■ Dataset section:
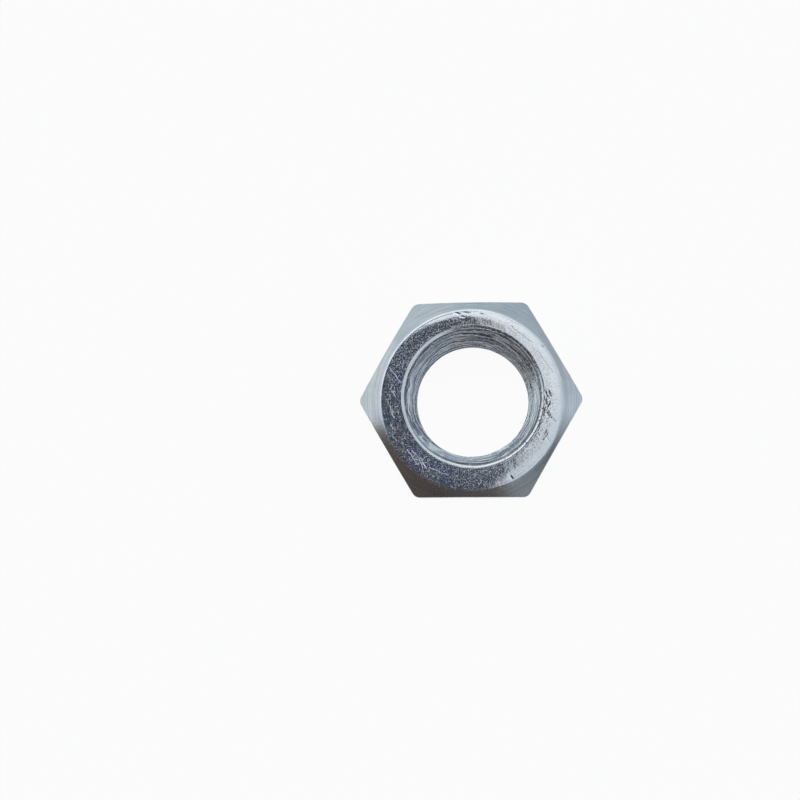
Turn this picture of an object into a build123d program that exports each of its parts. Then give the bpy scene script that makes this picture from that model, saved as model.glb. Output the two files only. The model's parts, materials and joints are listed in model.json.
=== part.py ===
from build123d import *
import os
from math import radians, sqrt, tan

# Thin hexagon nut, cold forged from steel in one piece, then tapped and zinc plated.
# It lies flat, as it would on a bench: +Z runs up the bore, the origin is the middle
# of the lower bearing face, and two of the six flats face +Y and -Y.

# Driving sizes, in millimetres and degrees
across_flats = 30.0  # spanner size, from a flat to the opposite flat
thickness = 9.7  # over the two bearing faces
corner_radius = 1.3  # round on the six upright corners of the forging
chamfer_inset = 1.15  # how far inside the flats a bearing face meets its chamfer
chamfer_angle = 30.0  # fall of the chamfer cone below the bearing face
thread_diameter = 20.0  # nominal size, across the thread roots
thread_pitch = 2.5  # coarse pitch, one turn of the thread
countersink_lead = 0.7  # how far the countersink's mouth stands outside the thread
countersink_angle = 120.0  # included angle, so its slope follows the thread flanks
arris_radius = 0.1  # soft edge between a chamfer cone and the flats
rim_radius = 0.7  # soft edge between a bearing face and its chamfer cone
lip_radius = 0.7  # soft edge between a bearing face and its countersink

# Sizes that follow
sharp_height = thread_pitch * sqrt(3) / 2  # of the 60 degree triangle behind the thread
bore_radius = thread_diameter / 2 - sharp_height * 5 / 8  # at the thread crests
countersink_radius = thread_diameter / 2 + countersink_lead
bearing_radius = across_flats / 2 - chamfer_inset
mid_height = thickness / 2
cone_slope = tan(radians(chamfer_angle))
cone_height = mid_height + bearing_radius * cone_slope  # from mid height to a cone's tip

with BuildPart() as thin_hex_nut:
    # Forged blank: a hexagon with softened corners, drawn up to the full thickness
    with BuildSketch(Plane.XY):
        RegularPolygon(radius=across_flats / 2, side_count=6, major_radius=False)
        fillet(vertices(), radius=corner_radius)
    extrude(amount=thickness)

    # Chamfer on both faces: only what lies inside two cones set base to base stays,
    # which leaves a round bearing face and a bowed arris across both ends of a flat
    with BuildSketch(Plane.XZ):
        with BuildLine():
            Polyline(
                (0, mid_height - cone_height),
                (cone_height / cone_slope, mid_height),
                (0, mid_height + cone_height),
                close=True,
            )
        make_face()
    revolve(axis=Axis.Z, mode=Mode.INTERSECT)

    # Outer edges, worn soft by forging and plating
    rims = faces().filter_by(Plane.XY).edges()
    arrises = edges() - rims - edges().filter_by(GeomType.LINE)
    fillet(arrises, radius=arris_radius)
    fillet(faces().filter_by(Plane.XY).edges(), radius=rim_radius)

    # Bore at the diameter of the thread crests, countersunk from both bearing faces
    with Locations(*faces().filter_by(Plane.XY)):
        CounterSinkHole(
            radius=bore_radius,
            counter_sink_radius=countersink_radius,
            counter_sink_angle=countersink_angle,
        )
    lips = faces().filter_by(Plane.XY).edges().group_by(SortBy.RADIUS)[0]
    fillet(lips, radius=lip_radius)

thin_hex_nut.part.label = "thin_hex_nut"
os.makedirs("parts", exist_ok=True)
export_step(thin_hex_nut.part, "parts/thin_hex_nut.step")
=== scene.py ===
import json
import math
import bmesh
import bpy
import numpy as np
from mathutils import Matrix, Quaternion, Vector


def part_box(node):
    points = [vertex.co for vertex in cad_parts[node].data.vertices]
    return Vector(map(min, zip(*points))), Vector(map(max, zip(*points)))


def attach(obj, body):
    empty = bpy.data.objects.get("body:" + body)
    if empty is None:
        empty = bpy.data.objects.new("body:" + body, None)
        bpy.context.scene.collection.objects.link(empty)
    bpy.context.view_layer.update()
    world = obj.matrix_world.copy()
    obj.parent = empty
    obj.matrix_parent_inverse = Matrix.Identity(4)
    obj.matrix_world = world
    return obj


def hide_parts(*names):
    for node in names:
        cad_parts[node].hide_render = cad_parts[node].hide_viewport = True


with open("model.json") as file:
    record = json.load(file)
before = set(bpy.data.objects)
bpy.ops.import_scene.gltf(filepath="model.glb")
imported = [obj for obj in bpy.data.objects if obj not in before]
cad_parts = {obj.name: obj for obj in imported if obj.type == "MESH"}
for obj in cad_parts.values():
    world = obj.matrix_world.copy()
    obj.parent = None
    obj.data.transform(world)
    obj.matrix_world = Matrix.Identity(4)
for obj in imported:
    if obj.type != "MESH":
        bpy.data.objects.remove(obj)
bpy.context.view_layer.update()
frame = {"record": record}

# Nut blank
# The body of the nut: steel wire cut to length, forged cold into a hexagon and pierced,
# then turned on both faces for the chamfer and the countersink. Its skin is drawn as
# columns of points round the bore, each one a section through the nut, in millimetres.
mm = 0.001
low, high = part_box("thin_hex_nut")
across_flats = (high.y - low.y) / mm
thickness = (high.z - low.z) / mm
half_height = thickness / 2
mounts = {mount["name"]: mount for mount in frame["record"]["mounts"]}
bore_radius = mounts["threaded_bore"]["dims"]["r_mm"]
thread_pitch = 2.5
thread_start = 0.575  # height of the groove's floor above the bench, on the +X side
root_radius = 10.0  # of the thread's grooves
mouth_lead = 0.7  # how far a countersink's mouth stands outside the thread
mouth_radius = root_radius + mouth_lead
chamfer_inset = 1.15  # how far inside the flats a bearing face would meet its chamfer
bearing_radius = across_flats / 2 - chamfer_inset
cone_fall = math.radians(30)  # of the chamfers and of the countersinks
corner_round = 1.3
arris_round = 0.14
rim_round = 0.8
lip_round = 1.05
bore_shift = (0.15, -0.06)  # the pierced and tapped hole stands a little off the hexagon's axis
mouth_shift = (0.41, 0.40)  # and so does the upper countersink
chamfer_shift = (0.1, -0.1)  # and the cut of the upper chamfer
face_roll = 0.045  # how far a bearing face sinks towards its rim
face_roll_width = 1.3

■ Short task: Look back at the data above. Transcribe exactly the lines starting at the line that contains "# Bore at the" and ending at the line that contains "before = set(bpy.data.objects)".

■ Written answer:
    # Bore at the diameter of the thread crests, countersunk from both bearing faces
    with Locations(*faces().filter_by(Plane.XY)):
        CounterSinkHole(
            radius=bore_radius,
            counter_sink_radius=countersink_radius,
            counter_sink_angle=countersink_angle,
        )
    lips = faces().filter_by(Plane.XY).edges().group_by(SortBy.RADIUS)[0]
    fillet(lips, radius=lip_radius)

thin_hex_nut.part.label = "thin_hex_nut"
os.makedirs("parts", exist_ok=True)
export_step(thin_hex_nut.part, "parts/thin_hex_nut.step")
=== scene.py ===
import json
import math
import bmesh
import bpy
import numpy as np
from mathutils import Matrix, Quaternion, Vector


def part_box(node):
    points = [vertex.co for vertex in cad_parts[node].data.vertices]
    return Vector(map(min, zip(*points))), Vector(map(max, zip(*points)))


def attach(obj, body):
    empty = bpy.data.objects.get("body:" + body)
    if empty is None:
        empty = bpy.data.objects.new("body:" + body, None)
        bpy.context.scene.collection.objects.link(empty)
    bpy.context.view_layer.update()
    world = obj.matrix_world.copy()
    obj.parent = empty
    obj.matrix_parent_inverse = Matrix.Identity(4)
    obj.matrix_world = world
    return obj


def hide_parts(*names):
    for node in names:
        cad_parts[node].hide_render = cad_parts[node].hide_viewport = True


with open("model.json") as file:
    record = json.load(file)
before = set(bpy.data.objects)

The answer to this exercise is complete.